Oil benchmarks spiked to a 15-month high on Wednesday (19 October) following a higher than expected decline in US crude inventories, with both Brent and West Texas intermediate (WTI) futures holding levels well clear of the $50 per barrel mark.
In a scheduled data release, the US Energy Information Administration said commercial crude inventories fell by 5.2m barrels stateside to a total of 468.7m barrels in the week through 14 October; more than three times over a market estimate of 1.6m barrels compiled by Reuters.
At 4:54pm BST, the WTI front month futures contract was up 2.78% or $1.40 to $51.69 per barrel, having hit an intraday peak of $51.93; its highest since 16 July 2015. Concurrently, Brent was 2.26% or $1.17 higher at $52.85 per barrel, having hit an intraday peak of $53.14.
Overnight Saudi Arabia also reported a lowering of production. According to the latest submission by Riyadh to the Joint Organizations Data Initiative (JODI), the country's crude oil exports in August fell to 7.305m barrels per day (bpd) from 7.622m bpd in July, as the kingdom pumped less oil.
On the latter point, Saudi oil production from August came in at 10.63m bpd, down from a record high of 10.673m bpd noted in July. Opec agreed to limit its production to a range of 32.5m to 33m bpd on 28 September, but will only spell out the nature of the cuts on 30 November.

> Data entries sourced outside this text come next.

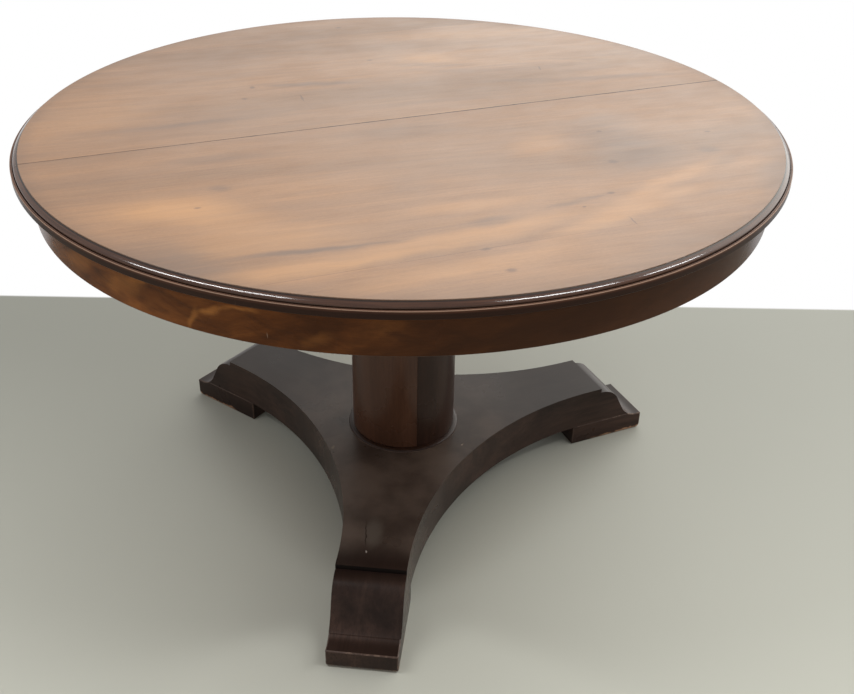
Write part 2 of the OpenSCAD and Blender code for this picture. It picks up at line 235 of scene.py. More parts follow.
DARK_PATCHES = [
    (0.290, -0.225, 0.085, 0.125, 12, 0.85),
    (0.250, -0.300, 0.070, 0.050, 0, 0.40),
    (0.330, -0.120, 0.070, 0.035, -8, 0.45),
    (0.405, -0.295, 0.024, 0.020, 10, 0.80),
    (0.470, -0.400, 0.100, 0.035, 42, 0.75),
    (0.405, -0.345, 0.060, 0.018, 25, 0.50),
    (0.200, -0.570, 0.180, 0.030, 14, 0.50),
    (-0.085, 0.222, 0.125, 0.014, -14, 0.95),
    (0.150, 0.262, 0.110, 0.016, -16, 0.55),
    (0.210, 0.205, 0.150, 0.014, -16, 0.45),
    (0.420, 0.205, 0.160, 0.008, -18, 0.55),
    (0.420, 0.085, 0.180, 0.014, -10, 0.85),
    (0.260, 0.122, 0.110, 0.010, -12, 0.50),
    (-0.330, 0.090, 0.290, 0.011, 1, 0.60),
    (0.080, 0.060, 0.180, 0.010, -8, 0.40),
    (-0.420, 0.070, 0.160, 0.040, 0, 0.35),
    (-0.270, -0.421, 0.140, 0.009, -5, 1.00),
    (-0.025, -0.420, 0.055, 0.013, -4, 0.85),
    (0.120, -0.400, 0.080, 0.009, 10, 0.80),
    (-0.460, -0.395, 0.120, 0.050, -48, 0.85),
    (-0.330, -0.075, 0.110, 0.024, -4, 0.55),
    (-0.020, -0.065, 0.130, 0.034, -4, 0.55),
    (-0.350, -0.190, 0.026, 0.014, -30, 0.80),
    (-0.240, 0.400, 0.130, 0.060, 0, 0.30),
    (-0.060, 0.510, 0.160, 0.014, 2, 0.45),
    (0.100, 0.400, 0.150, 0.030, -6, 0.30),
    (-0.090, -0.270, 0.060, 0.050, 0, 0.25),
]
# Small knots, dents and scratches: x, y, half length, half width, turn
TOP_MARKS = [
    (-0.400, -0.246, 0.008, 0.004, 0),
    (0.285, -0.165, 0.008, 0.006, 10),
    (0.457, -0.224, 0.008, 0.006, 0),
    (0.120, -0.423, 0.005, 0.003, 30),
    (0.180, -0.392, 0.010, 0.006, 0),
    (0.242, -0.288, 0.012, 0.010, 0),
    (-0.067, -0.498, 0.012, 0.006, 0),
    (-0.060, -0.563, 0.012, 0.008, 0),
    (0.163, -0.487, 0.020, 0.002, 84),
    (-0.138, 0.152, 0.026, 0.003, 86),
    (-0.235, 0.180, 0.009, 0.007, 0),
    (-0.208, 0.236, 0.012, 0.007, 80),
    (0.340, 0.172, 0.018, 0.003, 72),
    (0.045, 0.322, 0.008, 0.006, 0),
    (0.053, 0.556, 0.010, 0.007, 20),
]


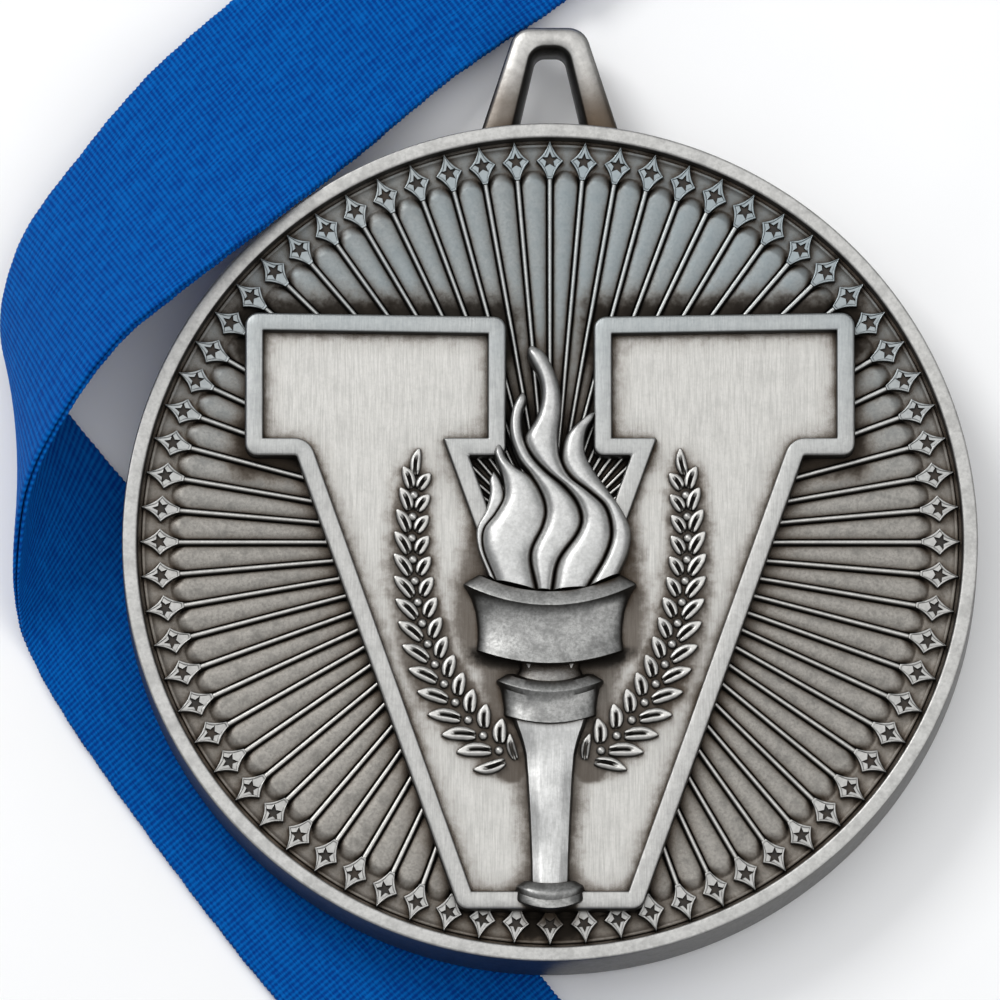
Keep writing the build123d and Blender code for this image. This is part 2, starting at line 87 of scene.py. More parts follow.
class Pile:
    """Collects several pieces of mesh into one object."""

    def __init__(self):
        self.vertices = []
        self.faces = []

    def add(self, vertices, faces):
        start = len(self.vertices)
        self.vertices.extend(np.asarray(vertices, float).reshape(-1, 3).tolist())
        self.faces.extend([tuple(start + i for i in face) for face in faces])

    def add_grid(self, grid, **wrap):
        grid = np.asarray(grid, float)
        self.add(grid, grid_faces(grid.shape[0], grid.shape[1], **wrap))

    def add_rings(self, grid, flip=False, last=True):
        """Rings joined one after the other, with a face over the first one and the last one."""
        rows, columns = np.shape(grid)[:2]
        first = np.arange(columns) + len(self.vertices)
        self.add_grid(grid, wrap_columns=True)
        step = 1 if flip else -1
        self.faces.append(tuple(first[::step].tolist()))
        if last:
            self.faces.append(tuple((first + (rows - 1) * columns)[::-step].tolist()))

    def add_relief(self, grid, base):
        """A height surface with a skirt down to its base and a floor, so that it is closed."""
        grid = np.asarray(grid, float)
        self.add_grid(grid)
        top = np.vstack([grid[0], grid[1:, -1], grid[-1, -2::-1], grid[-2:0:-1, 0]])
        low = np.column_stack([top[:, :2], np.full(len(top), base)])
        count = len(top)
        faces = [(i, count + i, count + (i + 1) % count, (i + 1) % count) for i in range(count)]
        faces.append(tuple(range(2 * count - 1, count - 1, -1)))
        self.add(np.vstack([top, low]), faces)

    def build(self, name, material, nodes, sharp, body="medal", slot="antique_silver"):
        """The pile as an object, which rides on a body and stands for the CAD nodes named."""
        mesh = bpy.data.meshes.new(name)
        mesh.from_pydata(placed(self.vertices).tolist(), [], self.faces)
        mesh.validate()
        mesh.shade_smooth()
        mesh.set_sharp_from_angle(angle=math.radians(sharp))
        mesh.materials.append(material)
        obj = bpy.data.objects.new(name, mesh)
        bpy.context.scene.collection.objects.link(obj)
        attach(obj, body)
        if nodes:
            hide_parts(*nodes)
        return obj


def spline(points, middle=None, steps=24):
    """A smooth line through points (centripetal Catmull-Rom), stepped by the spacing of middle, if given.

    Two edges that are stepped by the line between them keep pace with each other."""
    p = np.asarray(points, float)
    spacing = p if middle is None else middle
    gaps = np.sqrt(np.linalg.norm(np.diff(spacing, axis=0), axis=1))
    knots = np.cumsum([0.0, gaps[0], *gaps, gaps[-1]])
    ends = np.vstack([2 * p[0] - p[1], p, 2 * p[-1] - p[-2]])
    fine = []
    for i in range(len(p) - 1):
        a, b, c, d = ends[i:i + 4]
        k0, k1, k2, k3 = knots[i:i + 4]
        t = np.linspace(k1, k2, steps, endpoint=i == len(p) - 2)[:, None]
        ab = ((k1 - t) * a + (t - k0) * b) / (k1 - k0)
        bc = ((k2 - t) * b + (t - k1) * c) / (k2 - k1)
        cd = ((k3 - t) * c + (t - k2) * d) / (k3 - k2)
        abc = ((k2 - t) * ab + (t - k0) * bc) / (k2 - k0)
        bcd = ((k3 - t) * bc + (t - k1) * cd) / (k3 - k1)
        fine.append(((k2 - t) * abc + (t - k1) * bcd) / (k2 - k1))
    return np.vstack(fine)


def run_along(line):
    """How far along a broken line each of its points is."""
    return np.concatenate([[0], np.cumsum(np.linalg.norm(np.diff(line, axis=0), axis=1))])


def resampled(line, run, at):
    """The points of a broken line at the distances at, where run is what run_along gives."""
    return np.stack([np.interp(at, run, line[:, k]) for k in range(line.shape[1])], axis=1)


def curve(points, count):
    """count points evenly spaced along a smooth line through points."""
    line = spline(points)
    run = run_along(line)
    return resampled(line, run, np.linspace(0, run[-1], count))


def unit(vectors):
    return vectors / np.linalg.norm(vectors, axis=-1, keepdims=True)


def smooth_step(low, high, x):
    t = np.clip((np.asarray(x, float) - low) / (high - low), 0, 1)
    return t * t * (3 - 2 * t)


# ------------------------------------------------------------------ materials
class Shader:
    """A node tree with one Principled shader, and short calls for the nodes in front of it."""

    def __init__(self, name):
        self.material = bpy.data.materials.new(name)
        self.material.use_nodes = True
        self.tree = self.material.node_tree
        self.principled = self.tree.nodes["Principled BSDF"]

    def put(self, socket, value):
        """Links a node's output to a socket, or sets the socket to a plain value."""
        if isinstance(value, bpy.types.NodeSocket):
            self.tree.links.new(value, socket)
        elif socket.type == "RGBA":
            socket.default_value = (*value, 1.0)
        else:
            socket.default_value = value

    def node(self, kind, **inputs):
        """A new node with its inputs put in by name, where an underscore is a space."""
        made = self.tree.nodes.new(kind)
        for name, value in inputs.items():
            self.put(made.inputs[name.replace("_", " ")], value)
        return made

    def position(self, scale=(1, 1, 1)):
        """Object coordinates in the row frame, scaled along each axis (per metre)."""
        point = self.node("ShaderNodeTexCoord").outputs["Object"]
        return self.node("ShaderNodeMapping", Vector=point, Scale=scale).outputs["Vector"]

    def axes(self, kind="Object"):
        """X, Y and Z of the object coordinates, or of the normal."""
        vector = self.node("ShaderNodeTexCoord").outputs[kind]
        return self.node("ShaderNodeSeparateXYZ", Vector=vector).outputs

    def from_centre(self):
        """Distance from the medal's middle line, the same on both sides, and height above its centre."""
        x, y, _ = self.axes()
        aside = self.maths("ABSOLUTE", self.maths("SUBTRACT", x, CENTRE.x))
        return aside, self.maths("SUBTRACT", y, CENTRE.y)

    def noise(self, vector, scale, detail=3.0, roughness=0.5):
        made = self.node("ShaderNodeTexNoise", Vector=vector, Scale=scale, Detail=detail, Roughness=roughness)
        return made.outputs["Fac"]

    def ramp(self, value, low, high, out_low=0.0, out_high=1.0, smooth=True):
        made = self.node("ShaderNodeMapRange", Value=value, From_Min=low, From_Max=high, To_Min=out_low,
                         To_Max=out_high)
        made.interpolation_type = "SMOOTHSTEP" if smooth else "LINEAR"
        return made.outputs["Result"]

    def maths(self, operation, first, second=0.0):
        made = self.node("ShaderNodeMath")
        made.operation = operation
        self.put(made.inputs[0], first)
        self.put(made.inputs[1], second)
        return made.outputs[0]

    def mix(self, factor, first, second):
        made = self.node("ShaderNodeMix")
        made.data_type = "RGBA"
        for number, value in ((0, factor), (6, first), (7, second)):  # the RGBA sockets of a Mix node
            self.put(made.inputs[number], value)
        return made.outputs[2]

    def bump(self, height, distance, strength):
        made = self.node("ShaderNodeBump", Height=height, Distance=distance, Strength=strength)
        self.put(self.principled.inputs["Normal"], made.outputs["Normal"])

    def along(self, value, points):
        """A smooth curve through (0-1, 0-1) points."""
        made = self.node("ShaderNodeFloatCurve", Value=value)
        line = made.mapping.curves[0]
        for _ in range(len(points) - 2):
            line.points.new(0.5, 0.5)
        for point, place in zip(line.points, points):
            point.location = place
        made.mapping.update()
        return made.outputs[0]

    def occlusion(self, distance):
        """1 where the surface is open and 0 where other surfaces close it in within a distance."""
        made = self.node("ShaderNodeAmbientOcclusion", Distance=distance)
        made.samples = 6
        return made.outputs["AO"]

    def finish(self, colour, roughness, metallic):
        for name, value in (("Base Color", colour), ("Roughness", roughness), ("Metallic", metallic)):
            self.put(self.principled.inputs[name], value)
        return self.material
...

Analysts at Vienna-based JBC Energy said lower seasonal requirements underpin their view that Saudi crude production is set to decline anyway in the short-term, even when assuming no Opec action. "Beyond that, the potential for further structural declines in domestic demand for power generation as well as no additional refining capacity coming online next year speak against further increases to Saudi crude output."
As prospects of an Opec oil production cut agreement remain high, many reckon an oil price above $50 supported by such a cut was likely to improve the fortunes of several non-Opec producers.
In a note to clients, analysts at Commerzbank noted: "A low price level makes much of non-Opec production unprofitable. This makes it all the harder to understand why Opec is talking prices up with its current debate about production cuts, and is thus helping precisely those oil producers it would ideally like to force out of the market."
Away from the oil market, precious metals remained in positive territory for third successive session. At 3:16pm BST, Comex gold futures contract for December delivery was up 0.65% or $8.20 to $1,271.10 an ounce, higher intraday, but well shy of $1,300-plus levels seen last month.
Liz Grant, senior account executive at Sucden Financial said: "Gold, which had recovered some ground overnight, made further gains on Wednesday up to $1,272 as the market begins to correct from 'oversold' and traders begin to consider inflation edging up. A move through $1,275 to $1,280 could trigger significant short-covering.
"Looking ahead, although gold is likely to face strong headwinds in the fourth quarter, we expect the uptrend starting at the end of last year to remain intact in the fourth quarter and the whole of 2017 for a confluence of factors."
Elsewhere, Comex silver for December delivery was up 0.21% or ¢4 to $17.68 an ounce, while spot platinum was up a mere 0.06% or ¢60 at $945.35 an ounce.